I suppose I am one of the few Americans still living who has experienced so many of the defining moments in American history.
The surprise attack on Pearl Harbor on Dec. 7, 1941, was my first and to this day, 78 years later, the memory is still as fresh as if it had happened yesterday.
The sun was shining and it was a wonderfully warm Sunday afternoon in Nebraska.
I had been to a matinee in my little hometown theater and was returning home to what was supposed to be a pleasant evening meal with the family. The moment I opened my front door, it was if the sun quit shining and the world stopped spinning.
Dad was sitting in the living room, his ear bent toward the radio and he immediately hushed me from speaking, explaining that our naval base in Hawaii had been attacked by the Japanese and America would soon be at war.

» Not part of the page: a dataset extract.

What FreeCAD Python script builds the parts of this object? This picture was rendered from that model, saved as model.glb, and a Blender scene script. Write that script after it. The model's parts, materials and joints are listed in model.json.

Now I knew absolutely nothing about our Pearl Harbor Naval Base, but I did know what war meant, as Dad had been severely injured in World War I and had the scars and the Purple Heart medal to prove it.
From that day to this, the memory of the pain I saw on his face stays with me and defines how life affected all of us during World War II.
Now, however, I have experienced enough of life to question why a small country like Japan would attack America, slaughter hundreds of people living in a beautiful island in peace, and try to destroy our navy in one fell swoop? So, as usual, when I have questions, I look for answers.
By the time those first Japanese bombers appeared in the sky over Pearl Harbor, tensions between the United States and Japan had been festering for almost a decade.
During the Great Depression of the thirties, Japan tried to solve its country's economic and demographic problems by invading Manchuria.
When the League of Nations condemned that invasion, Japan withdrew from that organization and continued to occupy Manchuria.
Then in 1937, a clash between Japanese and Chinese forces began a Sino-Japanese War and the Japanese proceeded to commit six weeks of mass killing, rapes, and other atrocities now known as the Nanking Massacre.
The United States followed with economic sanctions against Japan,  and gave economic support to the Chinese.
In September of 1940, Japan signed a Tripartite Pact with Germany and Italy, two fascist regimes who were at war with America's allies.
Roosevelt, anxious to prevent a global war, negotiated for months with Tokyo, but the Japanese were determined to stand their ground against Western influence in Asian affairs.
At that time, the United States had become widely recognized as a major world power, and Japan knew that in a war, the odds were stacked against them.
Their only opportunity was to use the element of surprise.
When they learned that the United States had made Pearl Harbor, Hawaii, as the main base for its Pacific fleet, and had left it relatively unprotected, they decided that was an opportunity to destroy the bulk of our fleet.
At first, the attack seemed like a tremendous success for Japan.
All eight battleships were struck, with four completely sunk and the other four severely damaged.
In addition, 300 air craft were destroyed and more than 2,400 Americans were killed.
However the attack had failed in its mission to completely destroy the Pacific fleet, as they missed oil tanks, ammunition sites and repair facilities.
Also, not a single United States aircraft carrier had been in the harbor during the attack.
“The Day of Infamy” as our president had called it, was the only incentive needed to put the American people to work in an all-out war effort that would win the war and let every nation know that they shouldn't mess with freedom!